>> Start

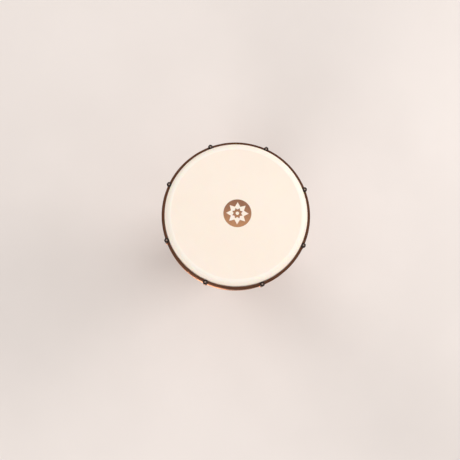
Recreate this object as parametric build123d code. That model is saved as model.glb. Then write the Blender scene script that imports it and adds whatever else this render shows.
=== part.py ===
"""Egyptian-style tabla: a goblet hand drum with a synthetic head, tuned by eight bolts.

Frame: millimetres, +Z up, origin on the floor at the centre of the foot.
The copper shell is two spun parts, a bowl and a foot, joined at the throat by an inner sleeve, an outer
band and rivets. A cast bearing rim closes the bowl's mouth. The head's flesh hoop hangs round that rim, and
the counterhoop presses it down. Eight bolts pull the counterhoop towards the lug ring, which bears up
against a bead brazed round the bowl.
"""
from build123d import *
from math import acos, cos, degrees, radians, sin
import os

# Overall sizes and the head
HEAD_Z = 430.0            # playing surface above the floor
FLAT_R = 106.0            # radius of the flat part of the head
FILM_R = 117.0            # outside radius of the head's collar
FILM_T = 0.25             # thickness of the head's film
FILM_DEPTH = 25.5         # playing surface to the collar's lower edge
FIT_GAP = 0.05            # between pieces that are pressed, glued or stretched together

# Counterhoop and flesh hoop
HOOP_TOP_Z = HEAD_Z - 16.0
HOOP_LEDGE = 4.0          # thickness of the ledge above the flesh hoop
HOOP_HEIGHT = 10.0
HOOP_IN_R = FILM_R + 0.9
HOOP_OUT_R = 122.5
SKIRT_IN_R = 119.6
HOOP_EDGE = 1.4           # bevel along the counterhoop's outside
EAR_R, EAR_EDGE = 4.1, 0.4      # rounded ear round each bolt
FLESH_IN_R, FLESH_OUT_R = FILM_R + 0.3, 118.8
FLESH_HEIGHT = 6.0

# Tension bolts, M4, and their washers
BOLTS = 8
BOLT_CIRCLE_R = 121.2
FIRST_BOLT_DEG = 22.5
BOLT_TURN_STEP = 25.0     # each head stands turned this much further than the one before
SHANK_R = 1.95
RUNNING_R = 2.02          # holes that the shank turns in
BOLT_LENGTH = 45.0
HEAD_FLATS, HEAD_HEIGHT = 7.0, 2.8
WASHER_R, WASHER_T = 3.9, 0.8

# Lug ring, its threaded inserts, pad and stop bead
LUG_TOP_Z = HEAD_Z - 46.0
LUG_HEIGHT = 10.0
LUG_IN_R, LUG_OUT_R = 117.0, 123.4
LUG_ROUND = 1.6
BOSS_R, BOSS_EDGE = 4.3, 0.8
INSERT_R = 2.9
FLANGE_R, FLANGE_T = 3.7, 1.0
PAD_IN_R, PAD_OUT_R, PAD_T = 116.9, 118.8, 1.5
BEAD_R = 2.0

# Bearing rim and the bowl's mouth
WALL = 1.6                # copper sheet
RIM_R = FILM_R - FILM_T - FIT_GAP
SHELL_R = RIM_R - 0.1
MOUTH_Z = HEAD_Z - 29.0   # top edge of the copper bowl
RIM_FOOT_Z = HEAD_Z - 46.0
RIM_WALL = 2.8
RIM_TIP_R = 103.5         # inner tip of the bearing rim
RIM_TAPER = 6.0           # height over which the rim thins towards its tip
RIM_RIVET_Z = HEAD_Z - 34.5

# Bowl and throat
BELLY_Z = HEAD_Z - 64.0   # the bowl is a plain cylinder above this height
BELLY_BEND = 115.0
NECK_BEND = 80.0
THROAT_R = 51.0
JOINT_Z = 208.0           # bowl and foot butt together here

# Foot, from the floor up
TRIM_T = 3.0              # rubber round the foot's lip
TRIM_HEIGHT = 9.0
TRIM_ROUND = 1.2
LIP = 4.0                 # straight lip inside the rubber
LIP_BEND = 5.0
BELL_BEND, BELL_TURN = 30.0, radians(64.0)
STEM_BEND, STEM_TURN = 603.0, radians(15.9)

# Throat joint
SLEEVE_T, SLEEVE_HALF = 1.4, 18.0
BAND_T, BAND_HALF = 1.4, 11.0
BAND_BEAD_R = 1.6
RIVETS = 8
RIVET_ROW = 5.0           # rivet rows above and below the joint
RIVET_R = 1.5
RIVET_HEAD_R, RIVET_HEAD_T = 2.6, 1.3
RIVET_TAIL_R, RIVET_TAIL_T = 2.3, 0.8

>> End

Problem statement - Repeat the material word for word from its opening line up to and including the line containing "WASHER_R, WASHER_T = 3.9, 0.8".

Worked answer -
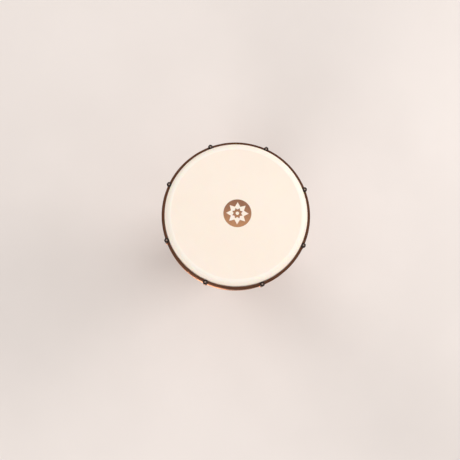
Recreate this object as parametric build123d code. That model is saved as model.glb. Then write the Blender scene script that imports it and adds whatever else this render shows.
=== part.py ===
"""Egyptian-style tabla: a goblet hand drum with a synthetic head, tuned by eight bolts.

Frame: millimetres, +Z up, origin on the floor at the centre of the foot.
The copper shell is two spun parts, a bowl and a foot, joined at the throat by an inner sleeve, an outer
band and rivets. A cast bearing rim closes the bowl's mouth. The head's flesh hoop hangs round that rim, and
the counterhoop presses it down. Eight bolts pull the counterhoop towards the lug ring, which bears up
against a bead brazed round the bowl.
"""
from build123d import *
from math import acos, cos, degrees, radians, sin
import os

# Overall sizes and the head
HEAD_Z = 430.0            # playing surface above the floor
FLAT_R = 106.0            # radius of the flat part of the head
FILM_R = 117.0            # outside radius of the head's collar
FILM_T = 0.25             # thickness of the head's film
FILM_DEPTH = 25.5         # playing surface to the collar's lower edge
FIT_GAP = 0.05            # between pieces that are pressed, glued or stretched together

# Counterhoop and flesh hoop
HOOP_TOP_Z = HEAD_Z - 16.0
HOOP_LEDGE = 4.0          # thickness of the ledge above the flesh hoop
HOOP_HEIGHT = 10.0
HOOP_IN_R = FILM_R + 0.9
HOOP_OUT_R = 122.5
SKIRT_IN_R = 119.6
HOOP_EDGE = 1.4           # bevel along the counterhoop's outside
EAR_R, EAR_EDGE = 4.1, 0.4      # rounded ear round each bolt
FLESH_IN_R, FLESH_OUT_R = FILM_R + 0.3, 118.8
FLESH_HEIGHT = 6.0

# Tension bolts, M4, and their washers
BOLTS = 8
BOLT_CIRCLE_R = 121.2
FIRST_BOLT_DEG = 22.5
BOLT_TURN_STEP = 25.0     # each head stands turned this much further than the one before
SHANK_R = 1.95
RUNNING_R = 2.02          # holes that the shank turns in
BOLT_LENGTH = 45.0
HEAD_FLATS, HEAD_HEIGHT = 7.0, 2.8
WASHER_R, WASHER_T = 3.9, 0.8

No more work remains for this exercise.